* **SHORT PROBLEM**: In full and without alteration, give the listing again.

* **MATERIAL PROVIDED**:
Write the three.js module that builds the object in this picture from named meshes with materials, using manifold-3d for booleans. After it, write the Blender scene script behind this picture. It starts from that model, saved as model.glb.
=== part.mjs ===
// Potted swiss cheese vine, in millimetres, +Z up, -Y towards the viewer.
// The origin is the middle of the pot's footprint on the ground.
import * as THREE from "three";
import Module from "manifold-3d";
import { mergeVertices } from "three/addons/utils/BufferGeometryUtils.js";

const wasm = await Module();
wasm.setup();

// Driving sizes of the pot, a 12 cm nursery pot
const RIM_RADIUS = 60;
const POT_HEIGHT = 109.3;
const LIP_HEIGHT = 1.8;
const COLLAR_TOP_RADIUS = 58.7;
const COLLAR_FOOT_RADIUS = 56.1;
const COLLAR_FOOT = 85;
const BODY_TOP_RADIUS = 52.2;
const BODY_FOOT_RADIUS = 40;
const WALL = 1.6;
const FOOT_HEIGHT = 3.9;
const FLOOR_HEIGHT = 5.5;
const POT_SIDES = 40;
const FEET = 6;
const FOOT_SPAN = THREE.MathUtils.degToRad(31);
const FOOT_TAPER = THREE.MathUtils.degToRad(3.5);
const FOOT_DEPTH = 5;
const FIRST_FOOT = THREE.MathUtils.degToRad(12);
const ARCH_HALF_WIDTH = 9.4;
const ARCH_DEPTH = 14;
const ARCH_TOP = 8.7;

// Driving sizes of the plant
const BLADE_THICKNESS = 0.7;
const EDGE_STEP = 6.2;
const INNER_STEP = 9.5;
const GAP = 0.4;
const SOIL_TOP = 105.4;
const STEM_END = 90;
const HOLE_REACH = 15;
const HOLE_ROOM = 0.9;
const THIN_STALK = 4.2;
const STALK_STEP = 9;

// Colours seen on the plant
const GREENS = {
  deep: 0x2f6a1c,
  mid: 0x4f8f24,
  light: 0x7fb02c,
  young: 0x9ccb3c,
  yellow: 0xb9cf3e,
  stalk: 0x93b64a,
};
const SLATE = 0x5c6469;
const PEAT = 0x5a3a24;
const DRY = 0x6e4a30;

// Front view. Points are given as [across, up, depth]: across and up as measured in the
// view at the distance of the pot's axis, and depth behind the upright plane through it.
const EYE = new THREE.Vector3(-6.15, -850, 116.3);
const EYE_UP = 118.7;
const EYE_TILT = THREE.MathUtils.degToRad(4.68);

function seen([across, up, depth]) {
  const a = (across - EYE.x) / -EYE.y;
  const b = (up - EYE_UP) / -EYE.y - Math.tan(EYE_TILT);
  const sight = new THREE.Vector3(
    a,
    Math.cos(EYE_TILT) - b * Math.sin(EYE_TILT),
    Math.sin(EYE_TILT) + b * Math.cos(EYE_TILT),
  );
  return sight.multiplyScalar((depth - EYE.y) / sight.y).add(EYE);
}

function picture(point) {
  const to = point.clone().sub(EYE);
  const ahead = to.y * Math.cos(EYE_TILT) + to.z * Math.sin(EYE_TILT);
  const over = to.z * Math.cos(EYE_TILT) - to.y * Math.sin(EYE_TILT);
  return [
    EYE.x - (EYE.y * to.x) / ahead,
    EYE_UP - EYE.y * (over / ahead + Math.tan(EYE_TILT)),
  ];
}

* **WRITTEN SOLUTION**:
Write the three.js module that builds the object in this picture from named meshes with materials, using manifold-3d for booleans. After it, write the Blender scene script behind this picture. It starts from that model, saved as model.glb.
=== part.mjs ===
// Potted swiss cheese vine, in millimetres, +Z up, -Y towards the viewer.
// The origin is the middle of the pot's footprint on the ground.
import * as THREE from "three";
import Module from "manifold-3d";
import { mergeVertices } from "three/addons/utils/BufferGeometryUtils.js";

const wasm = await Module();
wasm.setup();

// Driving sizes of the pot, a 12 cm nursery pot
const RIM_RADIUS = 60;
const POT_HEIGHT = 109.3;
const LIP_HEIGHT = 1.8;
const COLLAR_TOP_RADIUS = 58.7;
const COLLAR_FOOT_RADIUS = 56.1;
const COLLAR_FOOT = 85;
const BODY_TOP_RADIUS = 52.2;
const BODY_FOOT_RADIUS = 40;
const WALL = 1.6;
const FOOT_HEIGHT = 3.9;
const FLOOR_HEIGHT = 5.5;
const POT_SIDES = 40;
const FEET = 6;
const FOOT_SPAN = THREE.MathUtils.degToRad(31);
const FOOT_TAPER = THREE.MathUtils.degToRad(3.5);
const FOOT_DEPTH = 5;
const FIRST_FOOT = THREE.MathUtils.degToRad(12);
const ARCH_HALF_WIDTH = 9.4;
const ARCH_DEPTH = 14;
const ARCH_TOP = 8.7;

// Driving sizes of the plant
const BLADE_THICKNESS = 0.7;
const EDGE_STEP = 6.2;
const INNER_STEP = 9.5;
const GAP = 0.4;
const SOIL_TOP = 105.4;
const STEM_END = 90;
const HOLE_REACH = 15;
const HOLE_ROOM = 0.9;
const THIN_STALK = 4.2;
const STALK_STEP = 9;

// Colours seen on the plant
const GREENS = {
  deep: 0x2f6a1c,
  mid: 0x4f8f24,
  light: 0x7fb02c,
  young: 0x9ccb3c,
  yellow: 0xb9cf3e,
  stalk: 0x93b64a,
};
const SLATE = 0x5c6469;
const PEAT = 0x5a3a24;
const DRY = 0x6e4a30;

// Front view. Points are given as [across, up, depth]: across and up as measured in the
// view at the distance of the pot's axis, and depth behind the upright plane through it.
const EYE = new THREE.Vector3(-6.15, -850, 116.3);
const EYE_UP = 118.7;
const EYE_TILT = THREE.MathUtils.degToRad(4.68);

function seen([across, up, depth]) {
  const a = (across - EYE.x) / -EYE.y;
  const b = (up - EYE_UP) / -EYE.y - Math.tan(EYE_TILT);
  const sight = new THREE.Vector3(
    a,
    Math.cos(EYE_TILT) - b * Math.sin(EYE_TILT),
    Math.sin(EYE_TILT) + b * Math.cos(EYE_TILT),
  );
  return sight.multiplyScalar((depth - EYE.y) / sight.y).add(EYE);
}

function picture(point) {
  const to = point.clone().sub(EYE);
  const ahead = to.y * Math.cos(EYE_TILT) + to.z * Math.sin(EYE_TILT);
  const over = to.z * Math.cos(EYE_TILT) - to.y * Math.sin(EYE_TILT);
  return [
    EYE.x - (EYE.y * to.x) / ahead,
    EYE_UP - EYE.y * (over / ahead + Math.tan(EYE_TILT)),
  ];
}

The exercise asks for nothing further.